# Start of Working data

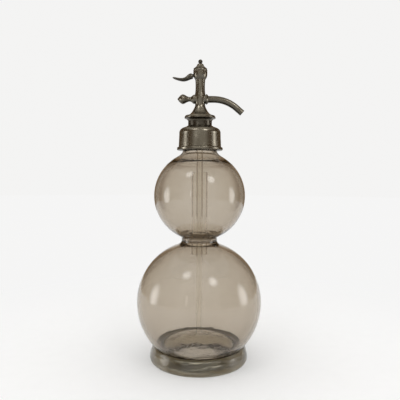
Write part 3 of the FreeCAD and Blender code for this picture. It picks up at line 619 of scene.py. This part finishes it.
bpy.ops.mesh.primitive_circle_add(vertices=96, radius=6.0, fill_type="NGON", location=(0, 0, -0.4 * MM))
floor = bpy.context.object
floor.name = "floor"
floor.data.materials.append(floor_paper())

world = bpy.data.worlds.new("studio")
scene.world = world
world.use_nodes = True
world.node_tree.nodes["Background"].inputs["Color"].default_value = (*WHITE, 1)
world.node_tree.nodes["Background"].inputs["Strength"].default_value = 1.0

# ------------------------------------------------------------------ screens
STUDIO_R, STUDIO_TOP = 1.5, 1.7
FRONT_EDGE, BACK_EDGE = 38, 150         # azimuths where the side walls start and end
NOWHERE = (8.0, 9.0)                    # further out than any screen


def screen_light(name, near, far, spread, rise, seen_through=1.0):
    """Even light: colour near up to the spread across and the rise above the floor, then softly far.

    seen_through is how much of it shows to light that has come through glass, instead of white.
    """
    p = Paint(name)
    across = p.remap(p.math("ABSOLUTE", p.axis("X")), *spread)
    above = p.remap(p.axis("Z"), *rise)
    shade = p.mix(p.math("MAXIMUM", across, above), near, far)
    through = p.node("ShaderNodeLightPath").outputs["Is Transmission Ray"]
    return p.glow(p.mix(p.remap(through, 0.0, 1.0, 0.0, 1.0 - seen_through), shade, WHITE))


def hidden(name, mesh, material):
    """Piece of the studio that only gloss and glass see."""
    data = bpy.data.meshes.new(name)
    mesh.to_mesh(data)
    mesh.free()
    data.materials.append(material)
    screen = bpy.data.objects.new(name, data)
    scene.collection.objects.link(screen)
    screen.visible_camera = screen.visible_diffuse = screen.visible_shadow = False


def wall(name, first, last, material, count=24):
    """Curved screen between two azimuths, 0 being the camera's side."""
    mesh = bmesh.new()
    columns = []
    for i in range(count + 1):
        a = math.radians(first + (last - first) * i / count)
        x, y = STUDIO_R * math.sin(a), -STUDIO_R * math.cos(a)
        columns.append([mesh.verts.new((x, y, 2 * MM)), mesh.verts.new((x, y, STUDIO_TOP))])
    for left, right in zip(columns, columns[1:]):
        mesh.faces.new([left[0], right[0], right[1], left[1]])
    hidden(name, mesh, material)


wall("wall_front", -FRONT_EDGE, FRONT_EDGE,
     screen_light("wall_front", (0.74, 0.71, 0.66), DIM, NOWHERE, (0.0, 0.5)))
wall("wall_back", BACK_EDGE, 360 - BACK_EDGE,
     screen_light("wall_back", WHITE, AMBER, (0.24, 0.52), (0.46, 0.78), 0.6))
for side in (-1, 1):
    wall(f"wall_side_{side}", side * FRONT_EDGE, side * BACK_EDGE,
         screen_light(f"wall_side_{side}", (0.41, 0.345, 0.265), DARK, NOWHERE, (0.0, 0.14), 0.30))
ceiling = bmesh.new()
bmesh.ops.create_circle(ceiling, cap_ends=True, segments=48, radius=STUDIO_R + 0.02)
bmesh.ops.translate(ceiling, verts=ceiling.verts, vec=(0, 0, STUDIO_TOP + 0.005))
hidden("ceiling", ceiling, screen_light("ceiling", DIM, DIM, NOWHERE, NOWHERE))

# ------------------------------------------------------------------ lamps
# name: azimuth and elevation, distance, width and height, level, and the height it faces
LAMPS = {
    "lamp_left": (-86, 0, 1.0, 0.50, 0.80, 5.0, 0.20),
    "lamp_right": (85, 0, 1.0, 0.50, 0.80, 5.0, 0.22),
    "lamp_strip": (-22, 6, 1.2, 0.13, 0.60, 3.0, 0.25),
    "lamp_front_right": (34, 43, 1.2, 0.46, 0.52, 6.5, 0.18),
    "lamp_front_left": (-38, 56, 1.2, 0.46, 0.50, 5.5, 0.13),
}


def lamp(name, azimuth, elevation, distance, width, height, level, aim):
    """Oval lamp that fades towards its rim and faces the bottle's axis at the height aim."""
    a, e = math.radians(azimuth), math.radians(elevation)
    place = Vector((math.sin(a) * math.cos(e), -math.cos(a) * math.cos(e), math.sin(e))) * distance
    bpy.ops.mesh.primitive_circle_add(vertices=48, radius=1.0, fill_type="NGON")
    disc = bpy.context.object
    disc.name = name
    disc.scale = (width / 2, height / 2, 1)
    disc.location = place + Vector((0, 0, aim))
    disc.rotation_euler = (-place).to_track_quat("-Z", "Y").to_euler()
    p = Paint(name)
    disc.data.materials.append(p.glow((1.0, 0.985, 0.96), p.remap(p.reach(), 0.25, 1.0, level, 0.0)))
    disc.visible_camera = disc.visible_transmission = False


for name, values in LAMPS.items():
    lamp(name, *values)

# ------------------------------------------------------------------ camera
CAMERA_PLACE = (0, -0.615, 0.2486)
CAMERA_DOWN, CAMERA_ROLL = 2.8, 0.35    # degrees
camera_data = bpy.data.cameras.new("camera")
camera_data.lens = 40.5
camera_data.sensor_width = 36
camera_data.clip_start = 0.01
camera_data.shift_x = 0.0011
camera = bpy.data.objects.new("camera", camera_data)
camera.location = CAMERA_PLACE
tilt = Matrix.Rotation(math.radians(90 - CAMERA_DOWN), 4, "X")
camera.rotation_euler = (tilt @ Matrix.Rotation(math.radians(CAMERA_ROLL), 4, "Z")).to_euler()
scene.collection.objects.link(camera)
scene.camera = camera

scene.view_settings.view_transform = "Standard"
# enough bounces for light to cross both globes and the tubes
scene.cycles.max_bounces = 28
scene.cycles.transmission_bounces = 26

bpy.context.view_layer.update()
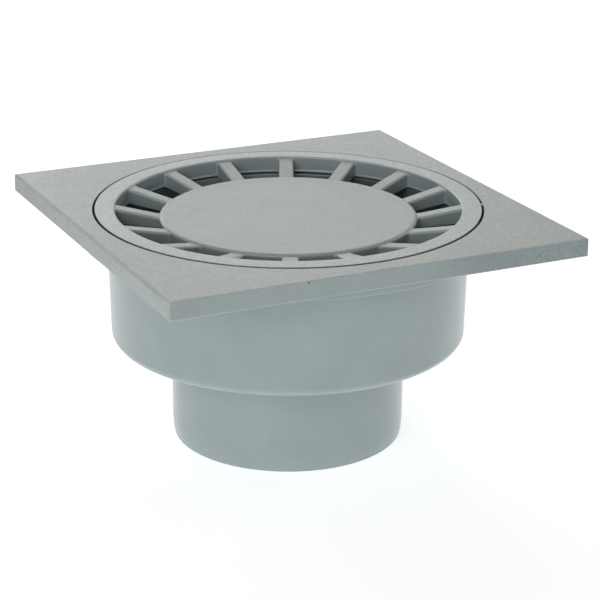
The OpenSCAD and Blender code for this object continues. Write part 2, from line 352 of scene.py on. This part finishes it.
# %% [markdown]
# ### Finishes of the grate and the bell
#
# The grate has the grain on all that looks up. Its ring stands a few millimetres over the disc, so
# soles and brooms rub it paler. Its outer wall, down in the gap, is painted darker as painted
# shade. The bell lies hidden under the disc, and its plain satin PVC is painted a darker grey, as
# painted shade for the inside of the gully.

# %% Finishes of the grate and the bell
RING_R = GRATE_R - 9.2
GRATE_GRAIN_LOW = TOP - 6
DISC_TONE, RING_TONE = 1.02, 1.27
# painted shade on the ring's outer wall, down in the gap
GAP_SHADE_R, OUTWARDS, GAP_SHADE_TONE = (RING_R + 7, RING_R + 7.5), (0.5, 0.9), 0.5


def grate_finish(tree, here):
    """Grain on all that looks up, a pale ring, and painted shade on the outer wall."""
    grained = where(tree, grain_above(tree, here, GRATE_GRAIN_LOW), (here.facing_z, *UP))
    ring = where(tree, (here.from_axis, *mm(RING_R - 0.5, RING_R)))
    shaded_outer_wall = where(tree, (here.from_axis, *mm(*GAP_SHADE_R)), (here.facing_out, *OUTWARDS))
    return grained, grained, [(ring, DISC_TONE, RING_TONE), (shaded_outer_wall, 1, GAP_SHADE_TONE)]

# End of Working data

Short task: Quote all of the entries verbatim.

Solution:
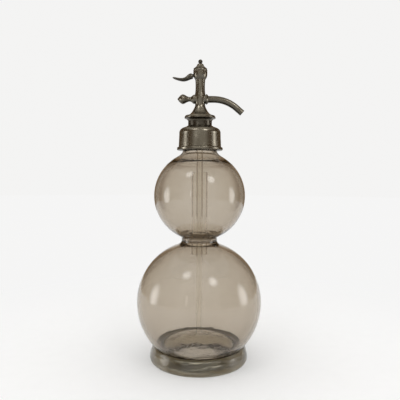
Write part 3 of the FreeCAD and Blender code for this picture. It picks up at line 619 of scene.py. This part finishes it.
bpy.ops.mesh.primitive_circle_add(vertices=96, radius=6.0, fill_type="NGON", location=(0, 0, -0.4 * MM))
floor = bpy.context.object
floor.name = "floor"
floor.data.materials.append(floor_paper())

world = bpy.data.worlds.new("studio")
scene.world = world
world.use_nodes = True
world.node_tree.nodes["Background"].inputs["Color"].default_value = (*WHITE, 1)
world.node_tree.nodes["Background"].inputs["Strength"].default_value = 1.0

# ------------------------------------------------------------------ screens
STUDIO_R, STUDIO_TOP = 1.5, 1.7
FRONT_EDGE, BACK_EDGE = 38, 150         # azimuths where the side walls start and end
NOWHERE = (8.0, 9.0)                    # further out than any screen


def screen_light(name, near, far, spread, rise, seen_through=1.0):
    """Even light: colour near up to the spread across and the rise above the floor, then softly far.

    seen_through is how much of it shows to light that has come through glass, instead of white.
    """
    p = Paint(name)
    across = p.remap(p.math("ABSOLUTE", p.axis("X")), *spread)
    above = p.remap(p.axis("Z"), *rise)
    shade = p.mix(p.math("MAXIMUM", across, above), near, far)
    through = p.node("ShaderNodeLightPath").outputs["Is Transmission Ray"]
    return p.glow(p.mix(p.remap(through, 0.0, 1.0, 0.0, 1.0 - seen_through), shade, WHITE))


def hidden(name, mesh, material):
    """Piece of the studio that only gloss and glass see."""
    data = bpy.data.meshes.new(name)
    mesh.to_mesh(data)
    mesh.free()
    data.materials.append(material)
    screen = bpy.data.objects.new(name, data)
    scene.collection.objects.link(screen)
    screen.visible_camera = screen.visible_diffuse = screen.visible_shadow = False


def wall(name, first, last, material, count=24):
    """Curved screen between two azimuths, 0 being the camera's side."""
    mesh = bmesh.new()
    columns = []
    for i in range(count + 1):
        a = math.radians(first + (last - first) * i / count)
        x, y = STUDIO_R * math.sin(a), -STUDIO_R * math.cos(a)
        columns.append([mesh.verts.new((x, y, 2 * MM)), mesh.verts.new((x, y, STUDIO_TOP))])
    for left, right in zip(columns, columns[1:]):
        mesh.faces.new([left[0], right[0], right[1], left[1]])
    hidden(name, mesh, material)


wall("wall_front", -FRONT_EDGE, FRONT_EDGE,
     screen_light("wall_front", (0.74, 0.71, 0.66), DIM, NOWHERE, (0.0, 0.5)))
wall("wall_back", BACK_EDGE, 360 - BACK_EDGE,
     screen_light("wall_back", WHITE, AMBER, (0.24, 0.52), (0.46, 0.78), 0.6))
for side in (-1, 1):
    wall(f"wall_side_{side}", side * FRONT_EDGE, side * BACK_EDGE,
         screen_light(f"wall_side_{side}", (0.41, 0.345, 0.265), DARK, NOWHERE, (0.0, 0.14), 0.30))
ceiling = bmesh.new()
bmesh.ops.create_circle(ceiling, cap_ends=True, segments=48, radius=STUDIO_R + 0.02)
bmesh.ops.translate(ceiling, verts=ceiling.verts, vec=(0, 0, STUDIO_TOP + 0.005))
hidden("ceiling", ceiling, screen_light("ceiling", DIM, DIM, NOWHERE, NOWHERE))

# ------------------------------------------------------------------ lamps
# name: azimuth and elevation, distance, width and height, level, and the height it faces
LAMPS = {
    "lamp_left": (-86, 0, 1.0, 0.50, 0.80, 5.0, 0.20),
    "lamp_right": (85, 0, 1.0, 0.50, 0.80, 5.0, 0.22),
    "lamp_strip": (-22, 6, 1.2, 0.13, 0.60, 3.0, 0.25),
    "lamp_front_right": (34, 43, 1.2, 0.46, 0.52, 6.5, 0.18),
    "lamp_front_left": (-38, 56, 1.2, 0.46, 0.50, 5.5, 0.13),
}


def lamp(name, azimuth, elevation, distance, width, height, level, aim):
    """Oval lamp that fades towards its rim and faces the bottle's axis at the height aim."""
    a, e = math.radians(azimuth), math.radians(elevation)
    place = Vector((math.sin(a) * math.cos(e), -math.cos(a) * math.cos(e), math.sin(e))) * distance
    bpy.ops.mesh.primitive_circle_add(vertices=48, radius=1.0, fill_type="NGON")
    disc = bpy.context.object
    disc.name = name
    disc.scale = (width / 2, height / 2, 1)
    disc.location = place + Vector((0, 0, aim))
    disc.rotation_euler = (-place).to_track_quat("-Z", "Y").to_euler()
    p = Paint(name)
    disc.data.materials.append(p.glow((1.0, 0.985, 0.96), p.remap(p.reach(), 0.25, 1.0, level, 0.0)))
    disc.visible_camera = disc.visible_transmission = False


for name, values in LAMPS.items():
    lamp(name, *values)

# ------------------------------------------------------------------ camera
CAMERA_PLACE = (0, -0.615, 0.2486)
CAMERA_DOWN, CAMERA_ROLL = 2.8, 0.35    # degrees
camera_data = bpy.data.cameras.new("camera")
camera_data.lens = 40.5
camera_data.sensor_width = 36
camera_data.clip_start = 0.01
camera_data.shift_x = 0.0011
camera = bpy.data.objects.new("camera", camera_data)
camera.location = CAMERA_PLACE
tilt = Matrix.Rotation(math.radians(90 - CAMERA_DOWN), 4, "X")
camera.rotation_euler = (tilt @ Matrix.Rotation(math.radians(CAMERA_ROLL), 4, "Z")).to_euler()
scene.collection.objects.link(camera)
scene.camera = camera

scene.view_settings.view_transform = "Standard"
# enough bounces for light to cross both globes and the tubes
scene.cycles.max_bounces = 28
scene.cycles.transmission_bounces = 26

bpy.context.view_layer.update()
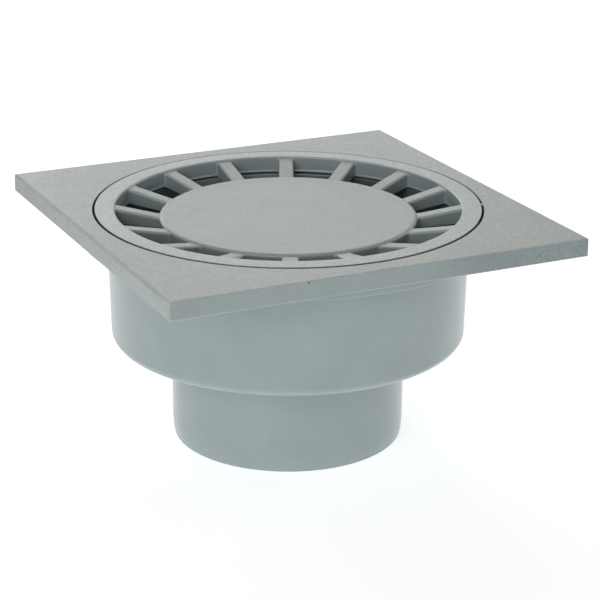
The OpenSCAD and Blender code for this object continues. Write part 2, from line 352 of scene.py on. This part finishes it.
# %% [markdown]
# ### Finishes of the grate and the bell
#
# The grate has the grain on all that looks up. Its ring stands a few millimetres over the disc, so
# soles and brooms rub it paler. Its outer wall, down in the gap, is painted darker as painted
# shade. The bell lies hidden under the disc, and its plain satin PVC is painted a darker grey, as
# painted shade for the inside of the gully.

# %% Finishes of the grate and the bell
RING_R = GRATE_R - 9.2
GRATE_GRAIN_LOW = TOP - 6
DISC_TONE, RING_TONE = 1.02, 1.27
# painted shade on the ring's outer wall, down in the gap
GAP_SHADE_R, OUTWARDS, GAP_SHADE_TONE = (RING_R + 7, RING_R + 7.5), (0.5, 0.9), 0.5


def grate_finish(tree, here):
    """Grain on all that looks up, a pale ring, and painted shade on the outer wall."""
    grained = where(tree, grain_above(tree, here, GRATE_GRAIN_LOW), (here.facing_z, *UP))
    ring = where(tree, (here.from_axis, *mm(RING_R - 0.5, RING_R)))
    shaded_outer_wall = where(tree, (here.from_axis, *mm(*GAP_SHADE_R)), (here.facing_out, *OUTWARDS))
    return grained, grained, [(ring, DISC_TONE, RING_TONE), (shaded_outer_wall, 1, GAP_SHADE_TONE)]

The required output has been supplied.